Gray and colleagues claim to have “disconfirmed MFT on its own terms” (Gray & Keeney, 2015; Schein & Gray, 2015b) but what they have really done is tested it on their own terms, pitting an expansive and forgiving version of their own theory against a cartoonish version of ours. They offer a theory that is too good to be true, and they support their assertions with reports from a testing garage rigged in their favor.

It may be time for a recall.


References

Fiske, A. P. (1991). Structures of social life: The four elementary forms of human relations: Communal sharing, authority ranking, equality matching, market pricing. New York: Free Press.

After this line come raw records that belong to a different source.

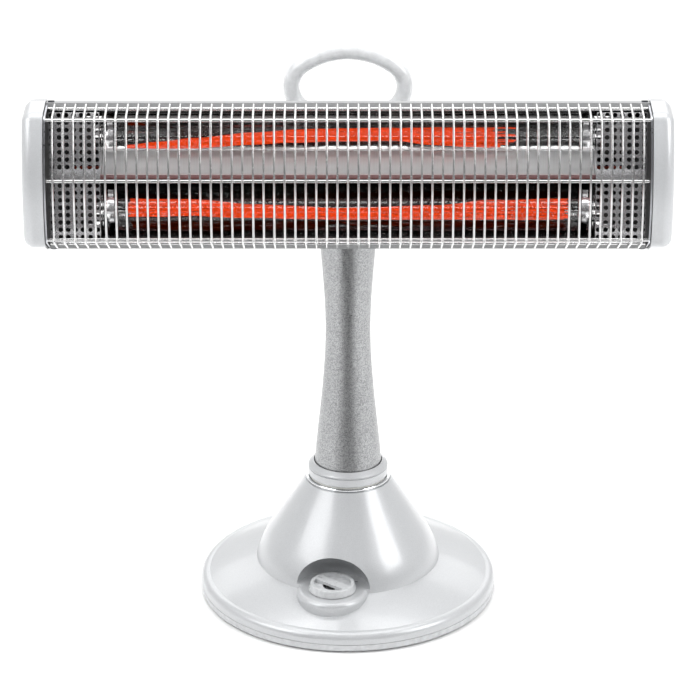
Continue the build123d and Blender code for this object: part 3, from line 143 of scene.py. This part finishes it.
# ---- material building ------------------------------------------------------------------------
class Finish:
    """A Principled material under construction, with short calls for its nodes."""

    def __init__(self, name, colour, metallic=0.0, roughness=0.5, **more):
        self.material = bpy.data.materials.new(name)
        self.material.use_nodes = True
        self.nodes = self.material.node_tree.nodes
        self.links = self.material.node_tree.links
        self.shader = self.nodes["Principled BSDF"]
        self.place = self.nodes.new("ShaderNodeTexCoord").outputs["Object"]
        self.colour = colour
        self.shader.inputs["Base Color"].default_value = (*colour, 1)
        self.shader.inputs["Metallic"].default_value = metallic
        self.shader.inputs["Roughness"].default_value = roughness
        for socket, value in more.items():
            self.shader.inputs[socket.replace("_", " ")].default_value = value
        self.height = None

    def stretched(self, scale):
        """Object coordinates scaled along each axis."""
        mapping = self.nodes.new("ShaderNodeMapping")
        mapping.inputs["Scale"].default_value = scale
        self.links.new(self.place, mapping.inputs["Vector"])
        return mapping.outputs["Vector"]

    def noise(self, scale, detail=3.0, rough=0.55, along=(1, 1, 1)):
        """A noise value; scale is cells per metre."""
        node = self.nodes.new("ShaderNodeTexNoise")
        node.inputs["Scale"].default_value = scale
        node.inputs["Detail"].default_value = detail
        node.inputs["Roughness"].default_value = rough
        self.links.new(self.stretched(along), node.inputs["Vector"])
        return node.outputs["Fac"]

    def cells(self, scale):
        """Flake-like cells with a random value each."""
        node = self.nodes.new("ShaderNodeTexVoronoi")
        node.inputs["Scale"].default_value = scale
        self.links.new(self.place, node.inputs["Vector"])
        split = self.nodes.new("ShaderNodeSeparateColor")
        self.links.new(node.outputs["Color"], split.inputs["Color"])
        return split.outputs["Red"]

    def spread(self, value, low, high, start=0.3, stop=0.7):
        """Maps a value to a range."""
        node = self.nodes.new("ShaderNodeMapRange")
        node.inputs["From Min"].default_value = start
        node.inputs["From Max"].default_value = stop
        node.inputs["To Min"].default_value = low
        node.inputs["To Max"].default_value = high
        self.links.new(value, node.inputs["Value"])
        return node.outputs["Result"]

    def rough(self, value, low, high):
        """Varies the roughness."""
        self.links.new(self.spread(value, low, high), self.shader.inputs["Roughness"])
        return self

    def tint(self, value, dark, light, start=0.3, stop=0.7):
        """Varies the colour between two shades of it."""
        ramp = self.nodes.new("ShaderNodeValToRGB")
        ends = ramp.color_ramp.elements
        ends[0].position, ends[1].position = start, stop
        ends[0].color = (*[min(c * dark, 1) for c in self.colour], 1)
        ends[1].color = (*[min(c * light, 1) for c in self.colour], 1)
        self.links.new(value, ramp.inputs["Fac"])
        self.links.new(ramp.outputs["Color"], self.shader.inputs["Base Color"])
        return self

    def bands(self, stops):
        """Paints reflections into the colour in long bands, the lighter bands also less metallic;
        stops are (height, share, warm tint of a painted glow).
        """
        turned = self.nodes.new("ShaderNodeMapping")
        turned.inputs["Rotation"].default_value = (-TILT, 0, 0)
        self.links.new(self.place, turned.inputs["Vector"])
        split = self.nodes.new("ShaderNodeSeparateXYZ")
        self.links.new(turned.outputs["Vector"], split.inputs["Vector"])
        middle_line = (HEAD_TURN.inverted() @ FACE_MIDDLE).z
        low, high = middle_line + stops[0][0] * MM, middle_line + stops[-1][0] * MM
        along = self.spread(split.outputs["Z"], 0.0, 1.0, low, high)
        ramp = self.nodes.new("ShaderNodeValToRGB")
        marks = ramp.color_ramp.elements
        while len(marks) < len(stops):
            marks.new(0.5)
        span = stops[-1][0] - stops[0][0]
        for mark, (height, share, painted_glow_tint) in zip(marks, stops):
            mark.position = (height - stops[0][0]) / span
            red, green, blue = [c * share for c in self.colour]
            mark.color = (red, green * (1 - painted_glow_tint), blue * (1 - painted_glow_tint), 1)
        self.links.new(along, ramp.inputs["Fac"])
        self.links.new(ramp.outputs["Color"], self.shader.inputs["Base Color"])
        metal = self.spread(ramp.outputs["Color"], 1.0, 0.25, 0.3, 0.8)
        self.links.new(metal, self.shader.inputs["Metallic"])

    def bump(self, value, distance, strength=0.5):
        """Adds relief of this depth in metres."""
        node = self.nodes.new("ShaderNodeBump")
        node.inputs["Strength"].default_value = strength
        node.inputs["Distance"].default_value = distance
        self.links.new(value, node.inputs["Height"])
        if self.height is not None:
            self.links.new(self.height, node.inputs["Normal"])
        self.height = node.outputs["Normal"]
        self.links.new(self.height, self.shader.inputs["Normal"])
        return self


def pearl_silver(look):
    """Moulded silver plastic: fine flake under a clear gloss."""
    finish = Finish("pearl_silver", look.silver, 0.25, 0.33, Coat_Weight=0.55, Coat_Roughness=0.1)
    finish.tint(finish.cells(2600), 0.94, 1.05, 0.1, 0.9)
    finish.rough(finish.noise(26, 4), 0.28, 0.38)
    return finish.bump(finish.noise(900, 2), 0.00002, 0.25).bump(finish.noise(14, 2), 0.0006, 0.12)


def speckled_paint(look):
    """Hammered silver paint with light and dark flakes."""
    finish = Finish("speckled_paint", look.paint, 0.85, 0.36, Coat_Weight=0.2, Coat_Roughness=0.2)
    finish.tint(finish.cells(1.0 / look.speckle), 0.72, 1.34, 0.05, 0.95)
    finish.rough(finish.noise(420, 3), 0.27, 0.5)
    return finish.bump(finish.noise(700, 3), 0.00009, 0.55)


def housing_paint(look):
    """Satin grey paint on folded sheet."""
    finish = Finish("housing_paint", look.housing, 0.4, 0.42)
    finish.tint(finish.noise(700, 3), 0.92, 1.08)
    finish.rough(finish.noise(60, 4), 0.36, 0.5)
    return finish.bump(finish.noise(1100, 2), 0.00004, 0.5)


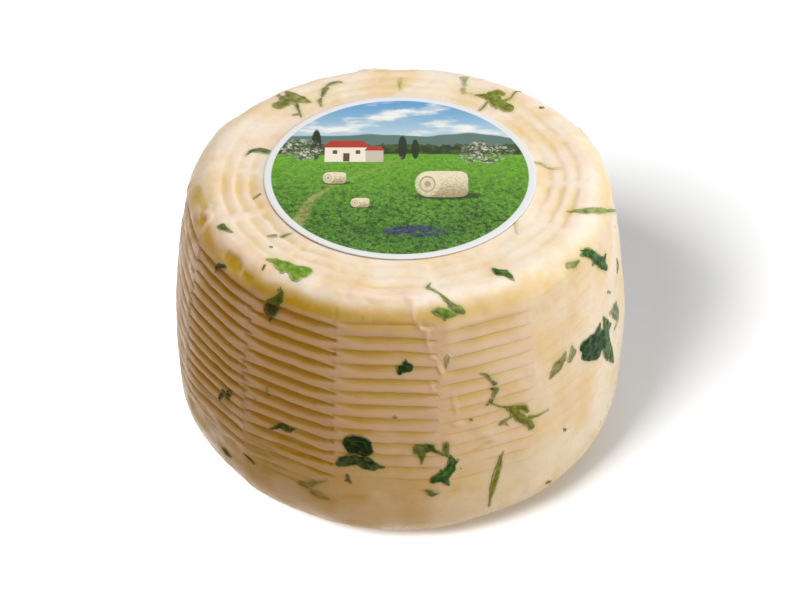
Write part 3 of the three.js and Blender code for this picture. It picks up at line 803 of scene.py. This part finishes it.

Graham, J., Haidt, J., Koleva, S., Motyl, M., Iyer, R., Wojcik, S., & Ditto, P. H. (2013). Moral Foundations Theory: The pragmatic validity of moral pluralism. Advances in Experimental Social Psychology, 47, 55-130.

Gray, K., Schein, C., & Ward, A. F. (2014). The myth of harmless wrongs in moral cognition: Automatic dyadic completion from sin to suffering. Journal of Experimental Psychology: General, 143(4), 1600–1615.

Gray, K., & Keeney, J. E. (2015). Disconfirming Moral Foundations Theory on its own terms: Reply to Graham (2015). Social Psychological and Personality Science.

Gray, K., Young, L., & Waytz, A. (2012) Mind perception is the essence of morality. Psychological Inquiry, 23, 101-124.

Haidt, J. (2012). The righteous mind: Why good people are divided by politics and religion. New York: Pantheon.

Haidt, J., & Joseph, C. (2007). The moral mind: How 5 sets of innate intuitions guide the development of many culture-specific virtues, and perhaps even modules. In P. Carruthers, S. Laurence & S. Stich (Eds.), The Innate Mind, Vol. 3 (pp. 367-391). New York: Oxford.

Haidt, J., Koller, S., & Dias, M. (1993). Affect, culture, and morality, or is it wrong to eat your dog? Journal of Personality and Social Psychology, 65, 613-628.

Koleva, S., Graham, J., Iyer, Y., Ditto, P.H., & Haidt, J. (2012) Tracing the threads: How five moral concerns (especially Purity) help explain culture war attitudes. Journal of Research in Personality, 46, 184-194.

Rai, T. S., & Fiske A. P. (2011). Moral psychology is relationship regulation: Moral motives for unity, hierarchy, equality, and proportionality. Psychological Review, 118, 57–75.

Schein, C., & Gray, K. (2015a). The unifying moral dyad: Liberals and conservatives share the same harm-based moral template. Personality and Social Psychology Bulletin, 41, 1147–1163.

Schein, C., & Gray, K. (2015b). Making sense of moral disagreement: Liberals, conservatives and the harm-based template they share. SPSP Blog post, August 12, 2015.

Seligman, M. E. P. (1971). Phobias and preparedness. Behavior Therapy, 2, 307-320.

Sperber, D., & Hirschfeld, L. A. (2004). The cognitive foundations of cultural stability and diversity. Trends in Cognitive Sciences, 8, 40-46.